DATA PROVIDED.
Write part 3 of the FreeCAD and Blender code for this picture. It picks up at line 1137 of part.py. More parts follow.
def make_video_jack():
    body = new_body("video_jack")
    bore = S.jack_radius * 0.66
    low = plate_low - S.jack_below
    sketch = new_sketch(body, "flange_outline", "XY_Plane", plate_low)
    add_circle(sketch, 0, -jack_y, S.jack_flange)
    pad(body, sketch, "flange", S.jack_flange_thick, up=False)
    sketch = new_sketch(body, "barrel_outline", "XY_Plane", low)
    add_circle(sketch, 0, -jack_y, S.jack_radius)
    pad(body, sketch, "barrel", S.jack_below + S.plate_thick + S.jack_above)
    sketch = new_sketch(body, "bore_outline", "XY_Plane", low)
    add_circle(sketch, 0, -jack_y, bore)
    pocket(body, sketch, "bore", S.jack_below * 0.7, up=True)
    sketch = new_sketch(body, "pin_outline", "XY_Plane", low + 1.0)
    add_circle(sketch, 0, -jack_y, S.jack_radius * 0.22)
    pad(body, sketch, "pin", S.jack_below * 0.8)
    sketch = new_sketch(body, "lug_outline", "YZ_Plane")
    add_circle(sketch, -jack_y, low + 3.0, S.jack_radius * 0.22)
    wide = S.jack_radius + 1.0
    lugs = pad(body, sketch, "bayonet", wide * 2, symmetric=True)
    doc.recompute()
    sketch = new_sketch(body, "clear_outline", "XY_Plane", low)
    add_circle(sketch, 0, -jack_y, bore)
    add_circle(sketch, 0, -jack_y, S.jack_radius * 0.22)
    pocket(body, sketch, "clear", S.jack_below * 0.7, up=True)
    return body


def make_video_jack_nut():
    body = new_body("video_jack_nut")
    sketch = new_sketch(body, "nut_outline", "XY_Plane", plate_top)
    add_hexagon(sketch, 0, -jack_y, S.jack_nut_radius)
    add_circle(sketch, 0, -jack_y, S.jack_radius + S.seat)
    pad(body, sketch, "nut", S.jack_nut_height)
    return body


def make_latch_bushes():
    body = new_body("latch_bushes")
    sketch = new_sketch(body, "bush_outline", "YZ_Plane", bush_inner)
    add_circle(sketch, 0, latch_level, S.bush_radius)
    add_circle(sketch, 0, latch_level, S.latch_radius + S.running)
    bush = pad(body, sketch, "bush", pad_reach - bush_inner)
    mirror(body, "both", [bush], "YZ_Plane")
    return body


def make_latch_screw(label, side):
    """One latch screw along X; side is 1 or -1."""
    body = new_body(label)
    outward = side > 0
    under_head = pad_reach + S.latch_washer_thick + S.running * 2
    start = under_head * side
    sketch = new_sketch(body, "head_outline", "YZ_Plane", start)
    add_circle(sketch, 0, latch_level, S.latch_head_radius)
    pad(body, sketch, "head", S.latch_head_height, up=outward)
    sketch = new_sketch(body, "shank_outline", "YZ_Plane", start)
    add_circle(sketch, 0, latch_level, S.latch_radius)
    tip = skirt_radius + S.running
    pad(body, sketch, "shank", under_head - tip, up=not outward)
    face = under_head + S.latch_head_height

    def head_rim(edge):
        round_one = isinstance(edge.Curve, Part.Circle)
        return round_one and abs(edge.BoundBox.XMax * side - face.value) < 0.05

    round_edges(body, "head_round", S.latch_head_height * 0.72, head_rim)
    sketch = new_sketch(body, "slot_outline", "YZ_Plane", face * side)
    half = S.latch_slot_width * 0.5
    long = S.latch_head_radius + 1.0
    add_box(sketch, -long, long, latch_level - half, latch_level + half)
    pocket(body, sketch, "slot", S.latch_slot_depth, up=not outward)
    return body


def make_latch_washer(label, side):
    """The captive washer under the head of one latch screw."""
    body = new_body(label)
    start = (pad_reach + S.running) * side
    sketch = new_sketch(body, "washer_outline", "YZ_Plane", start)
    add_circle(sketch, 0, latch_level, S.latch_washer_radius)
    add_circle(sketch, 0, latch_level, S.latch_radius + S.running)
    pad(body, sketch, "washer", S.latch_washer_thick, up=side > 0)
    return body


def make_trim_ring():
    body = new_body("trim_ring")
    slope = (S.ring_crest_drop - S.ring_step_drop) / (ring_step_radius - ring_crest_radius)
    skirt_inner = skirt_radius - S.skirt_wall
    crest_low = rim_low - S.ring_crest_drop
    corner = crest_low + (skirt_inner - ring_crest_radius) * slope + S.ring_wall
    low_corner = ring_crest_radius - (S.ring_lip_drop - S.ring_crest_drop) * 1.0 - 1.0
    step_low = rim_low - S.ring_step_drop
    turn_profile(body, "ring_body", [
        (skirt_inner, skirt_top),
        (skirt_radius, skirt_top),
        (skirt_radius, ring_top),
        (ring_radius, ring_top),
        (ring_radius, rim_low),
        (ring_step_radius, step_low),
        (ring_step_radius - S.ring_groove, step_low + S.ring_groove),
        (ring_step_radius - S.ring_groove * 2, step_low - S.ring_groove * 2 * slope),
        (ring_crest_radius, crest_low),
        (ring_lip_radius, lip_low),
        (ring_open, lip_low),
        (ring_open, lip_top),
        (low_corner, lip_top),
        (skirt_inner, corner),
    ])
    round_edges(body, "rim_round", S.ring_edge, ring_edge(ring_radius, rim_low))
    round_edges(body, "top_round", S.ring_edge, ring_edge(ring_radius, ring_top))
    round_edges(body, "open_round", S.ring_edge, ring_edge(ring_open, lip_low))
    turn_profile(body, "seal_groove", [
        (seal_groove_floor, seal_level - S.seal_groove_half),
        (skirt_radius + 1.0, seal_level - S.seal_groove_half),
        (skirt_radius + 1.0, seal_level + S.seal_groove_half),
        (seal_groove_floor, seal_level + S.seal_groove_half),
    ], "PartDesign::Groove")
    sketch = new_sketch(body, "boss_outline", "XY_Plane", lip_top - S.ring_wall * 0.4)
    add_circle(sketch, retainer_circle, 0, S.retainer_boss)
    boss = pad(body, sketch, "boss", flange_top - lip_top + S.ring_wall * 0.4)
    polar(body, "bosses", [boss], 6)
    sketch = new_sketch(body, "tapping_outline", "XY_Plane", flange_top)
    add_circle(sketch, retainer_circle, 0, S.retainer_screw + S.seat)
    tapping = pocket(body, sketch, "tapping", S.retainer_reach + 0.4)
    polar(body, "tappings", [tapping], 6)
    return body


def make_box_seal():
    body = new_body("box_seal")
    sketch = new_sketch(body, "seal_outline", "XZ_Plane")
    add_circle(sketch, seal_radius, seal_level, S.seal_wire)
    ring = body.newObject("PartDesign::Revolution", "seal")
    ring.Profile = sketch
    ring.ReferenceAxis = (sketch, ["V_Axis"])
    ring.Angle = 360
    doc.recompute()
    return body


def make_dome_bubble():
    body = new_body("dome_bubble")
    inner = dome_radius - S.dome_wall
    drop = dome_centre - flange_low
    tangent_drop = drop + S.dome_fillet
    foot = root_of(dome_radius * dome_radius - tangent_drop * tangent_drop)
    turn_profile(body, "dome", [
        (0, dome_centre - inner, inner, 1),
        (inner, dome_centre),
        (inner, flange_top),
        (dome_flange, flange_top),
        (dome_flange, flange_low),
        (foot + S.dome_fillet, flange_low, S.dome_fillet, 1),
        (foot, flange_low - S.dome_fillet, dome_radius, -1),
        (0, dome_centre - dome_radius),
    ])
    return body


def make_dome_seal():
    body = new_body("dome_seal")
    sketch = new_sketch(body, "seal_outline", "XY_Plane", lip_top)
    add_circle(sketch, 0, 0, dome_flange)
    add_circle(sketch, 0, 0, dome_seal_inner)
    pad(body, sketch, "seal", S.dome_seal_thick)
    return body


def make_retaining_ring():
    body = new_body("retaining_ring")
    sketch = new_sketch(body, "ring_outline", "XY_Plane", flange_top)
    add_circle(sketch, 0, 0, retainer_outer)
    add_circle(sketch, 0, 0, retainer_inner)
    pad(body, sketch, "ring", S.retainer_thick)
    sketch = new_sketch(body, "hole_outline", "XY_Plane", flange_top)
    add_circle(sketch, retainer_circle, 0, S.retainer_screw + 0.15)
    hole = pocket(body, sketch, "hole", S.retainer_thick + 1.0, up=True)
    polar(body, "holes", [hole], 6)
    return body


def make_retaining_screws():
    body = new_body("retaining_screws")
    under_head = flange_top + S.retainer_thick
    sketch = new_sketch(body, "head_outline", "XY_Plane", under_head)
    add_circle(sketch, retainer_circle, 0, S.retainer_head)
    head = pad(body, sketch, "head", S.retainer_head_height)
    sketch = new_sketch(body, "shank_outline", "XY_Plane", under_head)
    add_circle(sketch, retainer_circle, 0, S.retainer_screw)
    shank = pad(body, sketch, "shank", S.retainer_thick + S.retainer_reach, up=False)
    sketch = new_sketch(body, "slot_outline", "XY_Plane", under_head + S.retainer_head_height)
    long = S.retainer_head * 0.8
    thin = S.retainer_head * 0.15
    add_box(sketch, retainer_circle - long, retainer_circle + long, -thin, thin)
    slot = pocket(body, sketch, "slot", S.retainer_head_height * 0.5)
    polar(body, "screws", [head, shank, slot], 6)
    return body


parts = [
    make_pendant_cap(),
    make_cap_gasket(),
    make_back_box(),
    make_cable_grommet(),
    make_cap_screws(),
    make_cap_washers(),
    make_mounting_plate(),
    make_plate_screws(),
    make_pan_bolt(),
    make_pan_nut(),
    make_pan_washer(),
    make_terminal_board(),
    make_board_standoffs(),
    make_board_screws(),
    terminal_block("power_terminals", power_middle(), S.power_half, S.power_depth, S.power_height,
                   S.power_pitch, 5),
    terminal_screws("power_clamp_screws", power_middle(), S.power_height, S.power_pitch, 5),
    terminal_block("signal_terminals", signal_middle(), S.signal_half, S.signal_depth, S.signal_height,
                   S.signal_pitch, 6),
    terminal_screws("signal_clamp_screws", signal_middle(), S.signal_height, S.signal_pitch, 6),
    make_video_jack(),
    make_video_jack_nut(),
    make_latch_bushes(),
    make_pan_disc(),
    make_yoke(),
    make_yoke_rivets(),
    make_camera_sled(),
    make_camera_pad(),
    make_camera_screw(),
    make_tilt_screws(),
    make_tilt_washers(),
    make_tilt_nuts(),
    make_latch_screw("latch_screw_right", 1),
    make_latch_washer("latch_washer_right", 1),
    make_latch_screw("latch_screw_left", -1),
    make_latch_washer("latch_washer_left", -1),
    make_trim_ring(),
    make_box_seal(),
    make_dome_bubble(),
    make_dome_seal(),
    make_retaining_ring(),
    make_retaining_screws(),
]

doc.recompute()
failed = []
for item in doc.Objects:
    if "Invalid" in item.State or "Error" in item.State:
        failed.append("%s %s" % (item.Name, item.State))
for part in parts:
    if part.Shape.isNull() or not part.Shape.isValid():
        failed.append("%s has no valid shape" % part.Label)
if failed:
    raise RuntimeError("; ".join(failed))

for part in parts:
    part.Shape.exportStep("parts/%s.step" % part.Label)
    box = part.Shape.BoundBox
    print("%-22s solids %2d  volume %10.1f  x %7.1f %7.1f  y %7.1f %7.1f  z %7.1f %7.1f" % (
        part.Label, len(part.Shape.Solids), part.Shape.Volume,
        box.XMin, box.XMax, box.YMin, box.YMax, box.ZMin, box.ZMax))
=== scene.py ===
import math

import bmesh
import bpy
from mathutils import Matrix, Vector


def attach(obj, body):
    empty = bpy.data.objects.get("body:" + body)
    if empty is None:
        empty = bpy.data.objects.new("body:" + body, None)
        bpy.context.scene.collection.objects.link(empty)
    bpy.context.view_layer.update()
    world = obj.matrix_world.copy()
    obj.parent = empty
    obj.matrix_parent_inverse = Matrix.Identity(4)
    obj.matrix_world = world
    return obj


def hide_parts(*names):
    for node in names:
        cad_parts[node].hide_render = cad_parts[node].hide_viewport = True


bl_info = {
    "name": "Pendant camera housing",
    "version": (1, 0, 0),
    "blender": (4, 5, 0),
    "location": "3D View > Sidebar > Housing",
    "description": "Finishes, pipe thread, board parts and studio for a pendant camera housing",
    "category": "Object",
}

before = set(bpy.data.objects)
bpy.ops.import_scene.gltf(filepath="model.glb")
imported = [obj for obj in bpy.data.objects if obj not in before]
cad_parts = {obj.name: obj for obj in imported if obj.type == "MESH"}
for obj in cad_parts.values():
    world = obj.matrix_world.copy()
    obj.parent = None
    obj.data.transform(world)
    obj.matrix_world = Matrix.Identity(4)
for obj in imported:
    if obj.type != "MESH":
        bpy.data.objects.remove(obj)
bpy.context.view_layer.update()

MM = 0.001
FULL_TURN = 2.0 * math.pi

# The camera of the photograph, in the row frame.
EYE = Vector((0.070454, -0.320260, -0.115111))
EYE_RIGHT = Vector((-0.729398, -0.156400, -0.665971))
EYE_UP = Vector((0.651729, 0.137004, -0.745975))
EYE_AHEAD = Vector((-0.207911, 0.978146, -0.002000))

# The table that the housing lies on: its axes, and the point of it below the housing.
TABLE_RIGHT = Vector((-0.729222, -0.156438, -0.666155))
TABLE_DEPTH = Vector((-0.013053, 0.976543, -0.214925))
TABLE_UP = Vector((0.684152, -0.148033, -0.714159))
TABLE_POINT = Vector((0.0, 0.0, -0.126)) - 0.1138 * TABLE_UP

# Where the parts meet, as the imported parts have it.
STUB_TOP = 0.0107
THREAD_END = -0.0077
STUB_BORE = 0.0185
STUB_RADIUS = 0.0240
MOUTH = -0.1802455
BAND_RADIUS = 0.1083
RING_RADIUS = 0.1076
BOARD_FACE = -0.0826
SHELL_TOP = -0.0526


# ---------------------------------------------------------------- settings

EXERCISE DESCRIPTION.
Starting at the line that contains "imported = [obj" and stopping at the line that contains "TABLE_POINT = Vector((0.0, 0.0, -0.126))", transcribe the lines exactly; both boundary lines are to be included.

OUTPUT FOR THIS TASK.
imported = [obj for obj in bpy.data.objects if obj not in before]
cad_parts = {obj.name: obj for obj in imported if obj.type == "MESH"}
for obj in cad_parts.values():
    world = obj.matrix_world.copy()
    obj.parent = None
    obj.data.transform(world)
    obj.matrix_world = Matrix.Identity(4)
for obj in imported:
    if obj.type != "MESH":
        bpy.data.objects.remove(obj)
bpy.context.view_layer.update()

MM = 0.001
FULL_TURN = 2.0 * math.pi

# The camera of the photograph, in the row frame.
EYE = Vector((0.070454, -0.320260, -0.115111))
EYE_RIGHT = Vector((-0.729398, -0.156400, -0.665971))
EYE_UP = Vector((0.651729, 0.137004, -0.745975))
EYE_AHEAD = Vector((-0.207911, 0.978146, -0.002000))

# The table that the housing lies on: its axes, and the point of it below the housing.
TABLE_RIGHT = Vector((-0.729222, -0.156438, -0.666155))
TABLE_DEPTH = Vector((-0.013053, 0.976543, -0.214925))
TABLE_UP = Vector((0.684152, -0.148033, -0.714159))
TABLE_POINT = Vector((0.0, 0.0, -0.126)) - 0.1138 * TABLE_UP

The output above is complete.